As Mikhail Gorbachev seeks to save Soviet communism by transforming it, his political style resembles Roosevelt's. His skills had better be at least as formidable as F.D.R.'s because the challenge he faces is even more daunting. The Depression was one rough patch in American history; for the Soviet Union, history itself has been 72 years of bad road.
Whatever happens to Gorbachev and his risky experiment, he already qualifies as a political genius, if only because he radiates a sense of purpose, motion, decisiveness and hope -- in short, "the vision thing." While Western experts bicker over whether he knows what he is doing and where he is going, Gorbachev gives the impression that he has as many answers as they have questions. Part of his acumen is his sure feel for what is truly important to his task and, conversely, a breathtaking audacity in discarding what he believes is less than vital. This year, without a great deal of visible hand wringing, he decided that Soviet domination of Eastern Europe was a drag on his campaign to restructure the Soviet Union. Hence his emergence as the Commissar Liberator.
Alexander Yakovlev, one of Gorbachev's closest Kremlin aides, worked on a dissertation about F.D.R. while an exchange student at Columbia University in 1958. "What struck Yakovlev most about Roosevelt," says Loren Graham, a Sovietologist who was a classmate at Columbia, "was how Roosevelt understood that to save the system he had to give up much that wasn't central in order to preserve the essence." The lifting of the Iron Curtain shows that Yakovlev wasn't the only one who understood that point.
Gorbachev also appears to have learned, or sensed instinctively, what Plato and Maimonides knew: the greatest statesmen are therapists. A ruler becomes a leader and governs legitimately only when he encourages people to face the truth about themselves and therefore causes them to consent freely to their governance.
The Soviet people long ago became accustomed to leaders who lied to them. By talking straight, Gorbachev has shocked his subjects into a new kind of political engagement and civic self-respect. What is more, he has given content to his rhetoric. As a Bush adviser cracks, "I would be hard pressed to see how a CIA mole planted in Moscow would be acting differently if he were charged with dismantling the Soviet empire and transforming the nature of aggressive communism."

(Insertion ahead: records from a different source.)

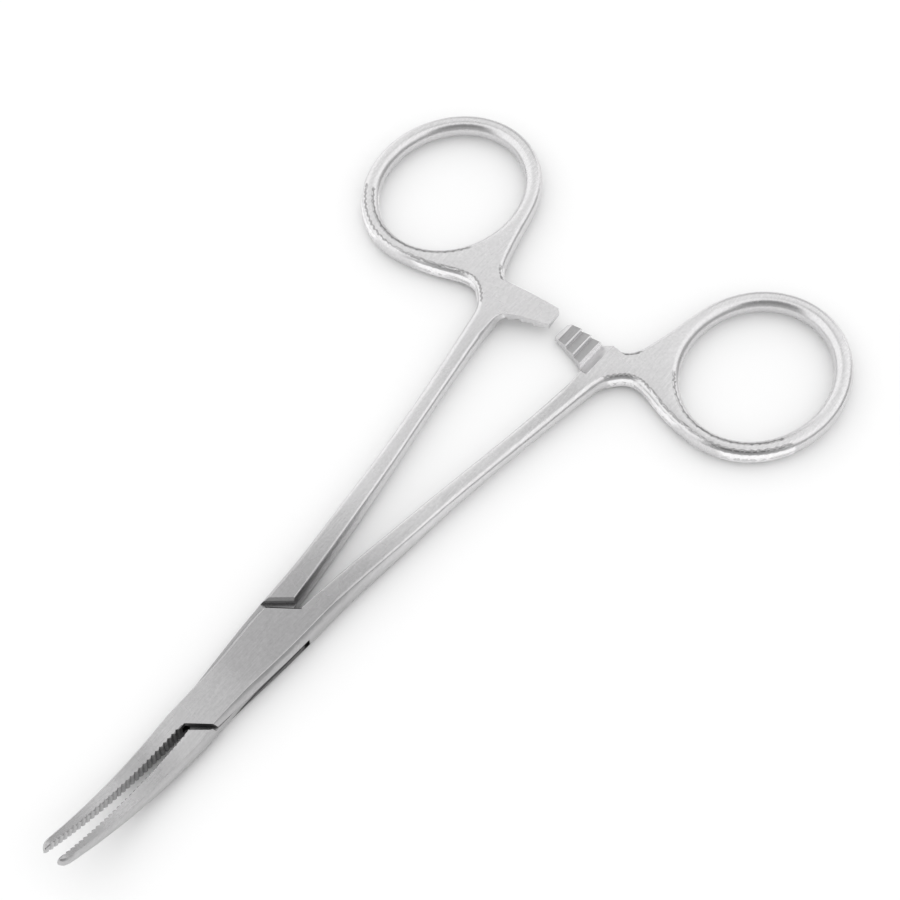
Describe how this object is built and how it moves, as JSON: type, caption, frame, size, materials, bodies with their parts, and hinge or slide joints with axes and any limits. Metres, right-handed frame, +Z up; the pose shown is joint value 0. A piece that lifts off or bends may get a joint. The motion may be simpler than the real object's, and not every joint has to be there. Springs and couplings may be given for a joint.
{
  "type": "hemostat forceps",
  "caption": "Curved fine-tipped locking forceps with finger rings, a ratchet, slender shanks, a box lock and cross-serrated jaws curving upward.",
  "frame": {"origin": "pivot axis where it meets the flat underside of the box lock, the lowest point of the forceps", "axes": "+X along the forceps toward the jaw tips, +Z up along the pivot axis, +Y toward the ring of the half with the box"},
  "size_m": [0.126, 0.0788, 0.0074],
  "materials": {
    "satin_steel": "satin stainless steel, lightly polished edges"
  },
  "bodies": {
    "box_half": {"female_half": "satin_steel", "pivot_pin": "satin_steel"},
    "tongue_half": {"male_half": "satin_steel"}
  },
  "joints": [
    {"name": "lock_hinge", "type": "hinge", "parent": "box_half", "child": "tongue_half", "pos_m": [0, 0, 0], "axis": [0, 0, 1], "range_deg": [-3.2, 56]}
  ]
}
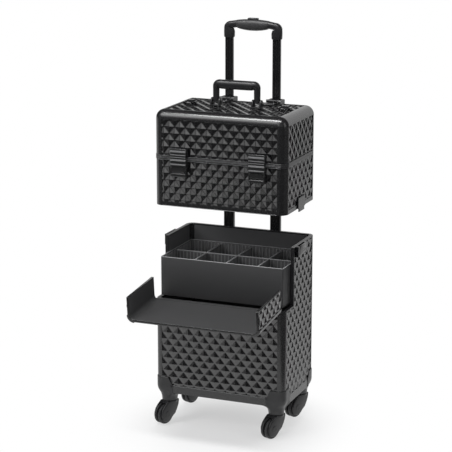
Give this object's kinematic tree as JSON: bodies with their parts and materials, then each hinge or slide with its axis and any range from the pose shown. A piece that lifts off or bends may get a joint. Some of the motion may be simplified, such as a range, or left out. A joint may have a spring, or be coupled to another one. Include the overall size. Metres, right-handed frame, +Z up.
{
  "type": "rolling makeup train case",
  "caption": "Rolling makeup train case: a lower case with a drop-front flap and a lift-out compartment box, an upper case with a hinged lid on trolley posts, and swivel casters.",
  "frame": {"origin": "on the floor, at the middle of the whole outline, with the flap open and the trolley handle up", "axes": "+X to the right of someone facing the front, +Y to the rear, +Z up"},
  "size_m": [0.36, 0.4104, 1.009],
  "materials": {
    "panel": "glossy, dark charcoal, moulded in a diamond pattern",
    "lining": "matt dark grey",
    "profile": "satin dark grey",
    "hardware": "satin black",
    "tube": "satin black",
    "steel": "brushed",
    "box": "matt dark grey",
    "wheel": "matt black",
    "soft_grip": "satin dark grey",
    "strip": "matt dark grey, flexible"
  },
  "bodies": {
    "lower_case": {"base_frame": "profile", "base_board": "lining", "corner_brackets": "hardware", "caster_cups": "steel", "lower_front_wall": "panel", "lower_side_walls": "panel", "lower_rear_wall": "panel", "lower_corner_posts": "profile", "lower_rim_trim": "hardware", "box_ledges": "hardware", "flap_hinge_brackets": "hardware", "side_latch_bases": "hardware", "post_outer_tubes": "tube", "post_mounts": "hardware", "flap_strip": "strip"},
    "flap": {"flap_panel": "panel", "flap_cheeks": "panel", "flap_hinge_arms": "hardware"},
    "compartment_box": {"compartment_box": "box", "long_divider": "box", "cross_dividers": "box"},
    "trolley_handle": {"post_inner_tubes": "tube", "trolley_grip": "hardware", "grip_pad": "soft_grip"},
    "release_button": {"release_button": "hardware"},
    "upper_case": {"upper_floor": "lining", "upper_walls": "panel", "upper_back_panel": "panel", "upper_frame": "profile", "upper_bottom_trim": "profile", "upper_rim": "profile", "tray_ledges": "hardware", "post_sleeves": "hardware", "latch_bases": "hardware", "side_keepers": "hardware", "lid_hinge_base": "hardware"},
    "lid": {"lid_top": "panel", "lid_walls": "panel", "lid_edge_frame": "profile", "lid_rim": "profile", "lid_hinge_leaf": "hardware", "latch_catches": "hardware", "handle_mounts": "hardware", "ring_mounts": "hardware"},
    "lift_tray": {"lift_tray": "box"},
    "carry_handle": {"carry_handle": "hardware"},
    "latch_lever_left": {"latch_lever_left": "hardware"},
    "latch_lever_right": {"latch_lever_right": "hardware"},
    "side_latch_lever_left": {"side_latch_lever_left": "hardware"},
    "side_latch_lever_right": {"side_latch_lever_right": "hardware"},
    "strap_ring_left": {"strap_ring_left": "tube"},
    "strap_ring_right": {"strap_ring_right": "tube"},
    "caster_front_left": {"caster_fork_front_left": "hardware"},
    "wheel_front_left": {"caster_wheel_front_left": "wheel"},
    "caster_front_right": {"caster_fork_front_right": "hardware"},
    "wheel_front_right": {"caster_wheel_front_right": "wheel"},
    "caster_rear_left": {"caster_fork_rear_left": "hardware"},
    "wheel_rear_left": {"caster_wheel_rear_left": "wheel"},
    "caster_rear_right": {"caster_fork_rear_right": "hardware"},
    "wheel_rear_right": {"caster_wheel_rear_right": "wheel"}
  },
  "joints": [
    {"name": "flap_hinge", "type": "hinge", "parent": "lower_case", "child": "flap", "pos_m": [0, -0.04234, 0.3175], "axis": [1, 0, 0], "range_deg": [-95.5, 0], "deforming": ["flap_strip"]},
    {"name": "box_lift", "type": "slide", "parent": "lower_case", "child": "compartment_box", "axis": [0, 0, 1], "range_m": [0, 0.04]},
    {"name": "trolley_slide", "type": "slide", "parent": "lower_case", "child": "trolley_handle", "axis": [0, 0, 1], "range_m": [-0.14, 0]},
    {"name": "release_press", "type": "slide", "parent": "trolley_handle", "child": "release_button", "axis": [0, 0, -1], "range_m": [0, 0.003], "stiffness_N_per_m": 800, "springref_m": -0.0005},
    {"name": "upper_case_slide", "type": "slide", "parent": "lower_case", "child": "upper_case", "axis": [0, 0, 1], "range_m": [-0.0925, 0]},
    {"name": "lid_hinge", "type": "hinge", "parent": "upper_case", "child": "lid", "pos_m": [0, 0.16166, 0.8084], "axis": [-1, 0, 0], "range_deg": [0, 55]},
    {"name": "tray_lift", "type": "slide", "parent": "upper_case", "child": "lift_tray", "axis": [0, 0, 1], "range_m": [0, 0.1]},
    {"name": "carry_handle_fold", "type": "hinge", "parent": "lid", "child": "carry_handle", "pos_m": [0, 0.08266, 0.815], "axis": [1, 0, 0], "range_deg": [-80, 88]},
    {"name": "latch_left", "type": "hinge", "parent": "upper_case", "child": "latch_lever_left", "pos_m": [-0.102, -0.04234, 0.658], "axis": [1, 0, 0], "range_deg": [0, 95]},
    {"name": "latch_right", "type": "hinge", "parent": "upper_case", "child": "latch_lever_right", "pos_m": [0.102, -0.04234, 0.658], "axis": [1, 0, 0], "range_deg": [0, 95]},
    {"name": "side_latch_left", "type": "hinge", "parent": "lower_case", "child": "side_latch_lever_left", "pos_m": [-0.1765, 0.07466, 0.452], "axis": [0, -1, 0], "range_deg": [0, 95]},
    {"name": "side_latch_right", "type": "hinge", "parent": "lower_case", "child": "side_latch_lever_right", "pos_m": [0.1765, 0.07466, 0.452], "axis": [0, 1, 0], "range_deg": [0, 95]},
    {"name": "strap_ring_left_swing", "type": "hinge", "parent": "lid", "child": "strap_ring_left", "pos_m": [-0.125, 0.09066, 0.808], "axis": [-1, 0, 0], "range_deg": [0, 120]},
    {"name": "strap_ring_right_swing", "type": "hinge", "parent": "lid", "child": "strap_ring_right", "pos_m": [0.125, 0.09066, 0.808], "axis": [-1, 0, 0], "range_deg": [0, 120]},
    {"name": "swivel_front_left", "type": "hinge", "parent": "lower_case", "child": "caster_front_left", "pos_m": [-0.144, -0.01034, 0.06], "axis": [0, 0, 1], "continuous": true},
    {"name": "wheel_spin_front_left", "type": "hinge", "parent": "caster_front_left", "child": "wheel_front_left", "pos_m": [-0.1517, -0.03148, 0.026], "axis": [0.9397, -0.342, 0], "continuous": true},
    {"name": "swivel_front_right", "type": "hinge", "parent": "lower_case", "child": "caster_front_right", "pos_m": [0.144, -0.01034, 0.06], "axis": [0, 0, 1], "continuous": true},
    {"name": "wheel_spin_front_right", "type": "hinge", "parent": "caster_front_right", "child": "wheel_front_right", "pos_m": [0.1363, -0.03148, 0.026], "axis": [0.9397, -0.342, 0], "continuous": true},
    {"name": "swivel_rear_left", "type": "hinge", "parent": "lower_case", "child": "caster_rear_left", "pos_m": [-0.144, 0.15966, 0.06], "axis": [0, 0, 1], "continuous": true},
    {"name": "wheel_spin_rear_left", "type": "hinge", "parent": "caster_rear_left", "child": "wheel_rear_left", "pos_m": [-0.1517, 0.13852, 0.026], "axis": [0.9397, -0.342, 0], "continuous": true},
    {"name": "swivel_rear_right", "type": "hinge", "parent": "lower_case", "child": "caster_rear_right", "pos_m": [0.144, 0.15966, 0.06], "axis": [0, 0, 1], "continuous": true},
    {"name": "wheel_spin_rear_right", "type": "hinge", "parent": "caster_rear_right", "child": "wheel_rear_right", "pos_m": [0.1363, 0.13852, 0.026], "axis": [0.9397, -0.342, 0], "continuous": true}
  ]
}
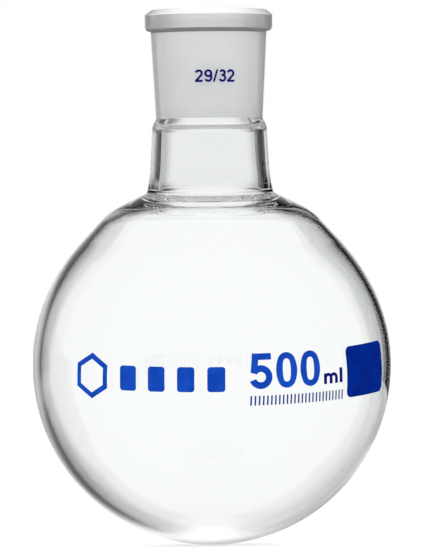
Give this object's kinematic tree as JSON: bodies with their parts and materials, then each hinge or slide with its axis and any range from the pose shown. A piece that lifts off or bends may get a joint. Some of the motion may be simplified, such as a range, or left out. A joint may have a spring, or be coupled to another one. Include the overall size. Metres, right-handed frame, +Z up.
{
  "type": "round bottom flask",
  "caption": "Round-bottomed laboratory glass flask with a short flared neck, a ground conical socket under a thick bevelled rim, and fired enamel capacity, joint-size and writing marks.",
  "frame": {"origin": "the lowest point of the bulb, on the axis of revolution", "axes": "+Z up along the axis of revolution, out of the mouth; -Y is the side the enamel marks face; +X is to the right of the marks"},
  "size_m": [0.105, 0.1051, 0.1565],
  "materials": {
    "clear_glass": "gloss",
    "ground_glass": "matte",
    "blue_enamel": "satin",
    "navy_enamel": "satin",
    "patch_enamel": "satin"
  },
  "bodies": {
    "root": {"bulb": "clear_glass", "neck": "clear_glass", "seal_ring": "clear_glass", "ground_socket": "ground_glass", "rim_bead": "ground_glass", "joint_size_mark": "navy_enamel", "capacity_number": "blue_enamel", "unit_mark": "navy_enamel", "ruled_line": "navy_enamel", "emblem_hexagon": "blue_enamel", "emblem_blocks": "blue_enamel", "marking_patch": "patch_enamel"}
  },
  "joints": []
}
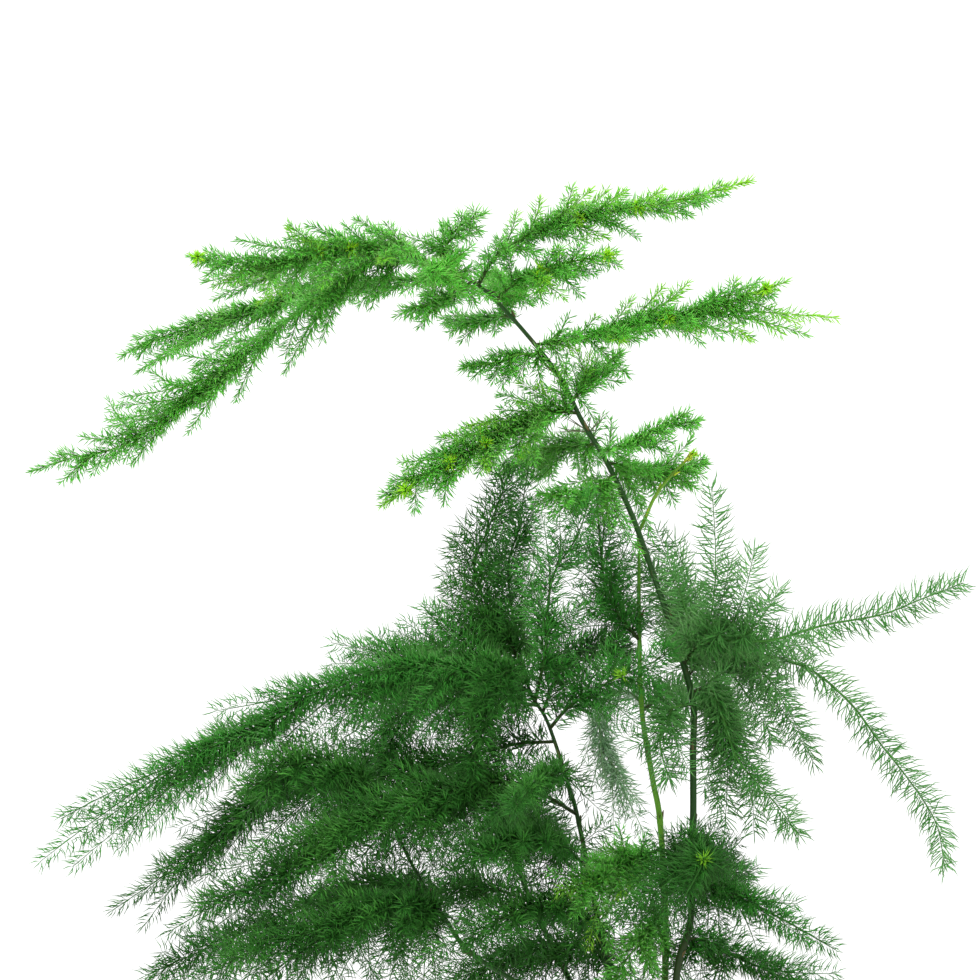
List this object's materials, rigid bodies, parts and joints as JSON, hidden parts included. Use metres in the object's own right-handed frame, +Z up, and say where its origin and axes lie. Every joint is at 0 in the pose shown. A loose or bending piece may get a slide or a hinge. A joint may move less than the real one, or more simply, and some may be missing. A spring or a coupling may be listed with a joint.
{
  "type": "potted foliage plant",
  "caption": "Feathery asparagus fern with wiry arching stems, fine needle foliage and a young shoot, standing in a round clay pot.",
  "frame": {"origin": "middle of the pot's foot, on the surface that it stands on", "axes": "+Z up; +X to the right and +Y away from the viewer as the plant is pictured"},
  "size_m": [0.352, 0.2012, 0.423],
  "materials": {
    "terracotta": "matte",
    "potting_soil": "matte",
    "woody_stem": "satin",
    "young_stem": "satin",
    "foliage_fresh": "matte",
    "foliage_dark": "matte",
    "foliage_thin": "matte",
    "foliage_pale": "matte",
    "foliage_lobe": "matte"
  },
  "bodies": {
    "root": {"pot": "terracotta", "soil": "potting_soil", "stem_arching": "woody_stem", "stem_upright": "woody_stem", "stem_forked": "woody_stem", "stem_leaning": "woody_stem", "stem_back": "woody_stem", "young_shoot": "young_stem", "frond_leader": "foliage_fresh", "frond_upper_left": "foliage_fresh", "frond_left_mid": "foliage_fresh", "frond_crest": "foliage_fresh", "frond_top_right": "foliage_fresh", "frond_right_short": "foliage_fresh", "frond_under_left": "foliage_fresh", "frond_under_low": "foliage_fresh", "frond_right_mid": "foliage_fresh", "frond_left_short": "foliage_fresh", "frond_mid_left": "foliage_fresh", "frond_mid_up": "foliage_fresh", "frond_low_right": "foliage_fresh", "frond_low_right_back": "foliage_fresh", "frond_low_left": "foliage_fresh", "frond_low_left_front": "foliage_fresh", "frond_crown_back": "foliage_fresh", "frond_crown_front": "foliage_fresh", "frond_centre_left": "foliage_dark", "frond_centre_upright": "foliage_dark", "frond_centre_curved": "foliage_dark", "frond_centre_right": "foliage_dark", "frond_fork_right": "foliage_dark", "frond_fork_band": "foliage_dark", "frond_centre_drop": "foliage_dark", "frond_left_long": "foliage_dark", "frond_left_inner": "foliage_dark", "frond_left_lobe": "foliage_dark", "frond_left_second": "foliage_dark", "frond_low_front": "foliage_dark", "frond_low_third": "foliage_dark", "frond_leaning_tip": "foliage_dark", "frond_centre_front": "foliage_dark", "frond_bottom_front": "foliage_dark", "frond_bottom_mid": "foliage_dark", "frond_lobe": "foliage_lobe", "frond_lobe_low": "foliage_lobe", "frond_cluster": "foliage_dark", "frond_cluster_right": "foliage_dark", "frond_cluster_low": "foliage_dark", "frond_cluster_back": "foliage_dark", "frond_right_long": "foliage_thin", "frond_right_droop": "foliage_thin", "frond_right_down": "foliage_thin", "frond_inner_down": "foliage_thin", "frond_pale": "foliage_pale", "frond_back_right": "foliage_thin", "frond_back_left": "foliage_dark", "frond_back_low": "foliage_dark", "frond_back_centre": "foliage_dark", "frond_front_mid": "foliage_dark"}
  },
  "joints": []
}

An American agent? Hardly. An American-style politician? Definitely -- the kind the U.S. increasingly lacks. Snowing the West has been easy for Gorbachev. Like Woody Allen's chameleon character Zelig, Gorbachev has adopted many of the West's favorite buzz words: stability, reasonable sufficiency, mutual security, the unwinnability of nuclear war, interdependence, human values, a civil society, the fate of the earth, the endangered planet. He has also shown that he knows what these words mean and that he means them himself when he uses them.